───── Source excerpt

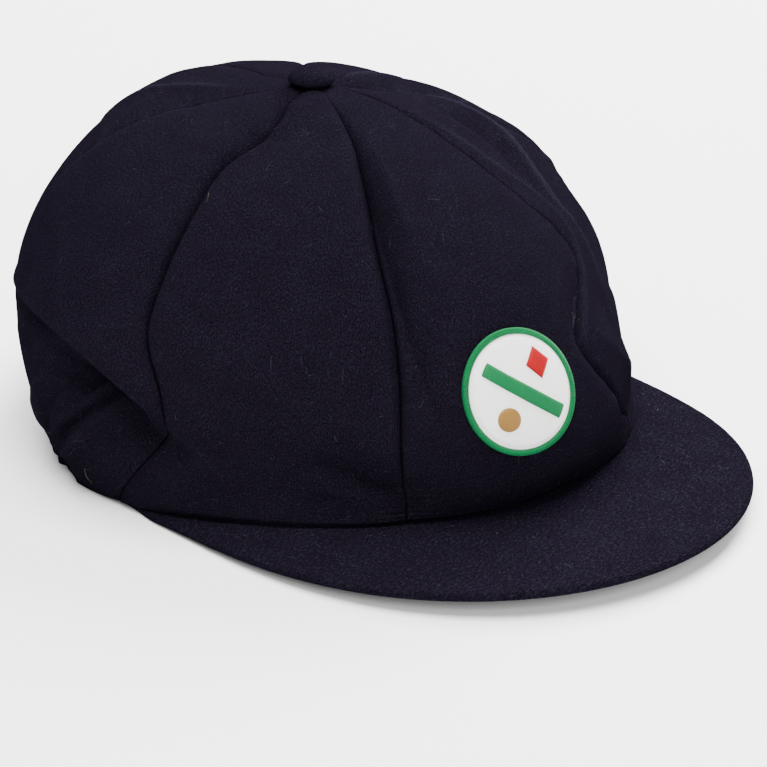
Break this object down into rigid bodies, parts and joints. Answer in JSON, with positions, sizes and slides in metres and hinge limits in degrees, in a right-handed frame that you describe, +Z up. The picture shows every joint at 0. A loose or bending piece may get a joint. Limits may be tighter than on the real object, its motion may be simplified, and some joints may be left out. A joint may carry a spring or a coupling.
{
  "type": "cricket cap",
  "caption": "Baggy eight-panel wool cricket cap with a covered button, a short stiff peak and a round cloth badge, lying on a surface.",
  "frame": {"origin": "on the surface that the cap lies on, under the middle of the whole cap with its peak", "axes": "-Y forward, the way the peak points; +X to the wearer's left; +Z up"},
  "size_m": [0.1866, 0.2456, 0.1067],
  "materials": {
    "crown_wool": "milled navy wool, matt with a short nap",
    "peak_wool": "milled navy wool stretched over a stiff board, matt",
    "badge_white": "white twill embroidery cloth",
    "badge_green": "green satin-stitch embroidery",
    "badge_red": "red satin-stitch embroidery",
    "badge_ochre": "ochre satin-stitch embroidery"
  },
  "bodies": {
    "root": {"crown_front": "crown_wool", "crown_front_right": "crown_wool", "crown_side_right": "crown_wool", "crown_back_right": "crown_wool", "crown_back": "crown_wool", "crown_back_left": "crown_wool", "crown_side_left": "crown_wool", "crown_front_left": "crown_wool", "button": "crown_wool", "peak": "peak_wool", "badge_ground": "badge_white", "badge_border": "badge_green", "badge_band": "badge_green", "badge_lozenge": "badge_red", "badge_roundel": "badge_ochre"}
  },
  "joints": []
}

──────────

Exercise description – Go through the listing and print each line exactly as it appears.

Solution –
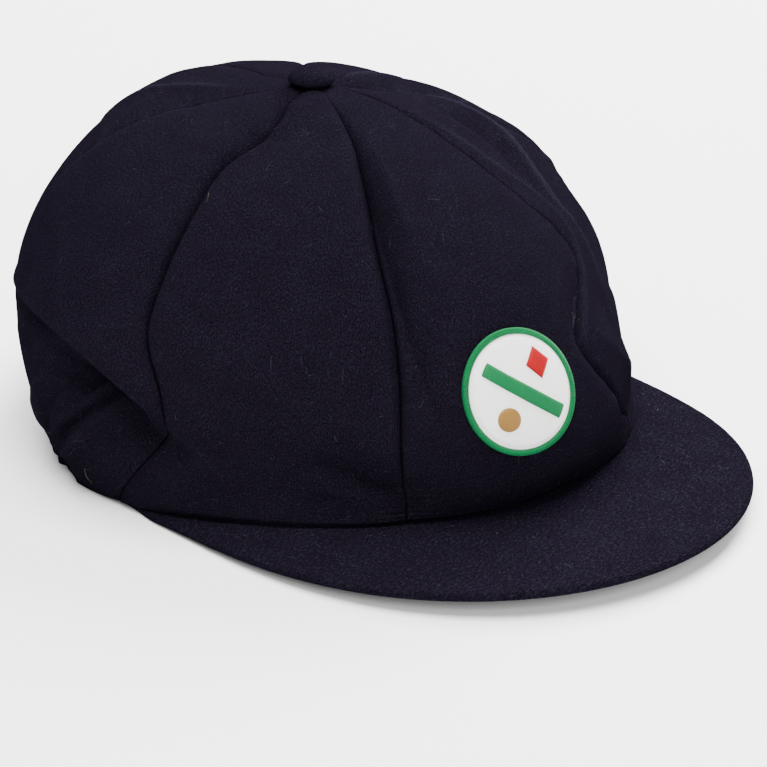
Break this object down into rigid bodies, parts and joints. Answer in JSON, with positions, sizes and slides in metres and hinge limits in degrees, in a right-handed frame that you describe, +Z up. The picture shows every joint at 0. A loose or bending piece may get a joint. Limits may be tighter than on the real object, its motion may be simplified, and some joints may be left out. A joint may carry a spring or a coupling.
{
  "type": "cricket cap",
  "caption": "Baggy eight-panel wool cricket cap with a covered button, a short stiff peak and a round cloth badge, lying on a surface.",
  "frame": {"origin": "on the surface that the cap lies on, under the middle of the whole cap with its peak", "axes": "-Y forward, the way the peak points; +X to the wearer's left; +Z up"},
  "size_m": [0.1866, 0.2456, 0.1067],
  "materials": {
    "crown_wool": "milled navy wool, matt with a short nap",
    "peak_wool": "milled navy wool stretched over a stiff board, matt",
    "badge_white": "white twill embroidery cloth",
    "badge_green": "green satin-stitch embroidery",
    "badge_red": "red satin-stitch embroidery",
    "badge_ochre": "ochre satin-stitch embroidery"
  },
  "bodies": {
    "root": {"crown_front": "crown_wool", "crown_front_right": "crown_wool", "crown_side_right": "crown_wool", "crown_back_right": "crown_wool", "crown_back": "crown_wool", "crown_back_left": "crown_wool", "crown_side_left": "crown_wool", "crown_front_left": "crown_wool", "button": "crown_wool", "peak": "peak_wool", "badge_ground": "badge_white", "badge_border": "badge_green", "badge_band": "badge_green", "badge_lozenge": "badge_red", "badge_roundel": "badge_ochre"}
  },
  "joints": []
}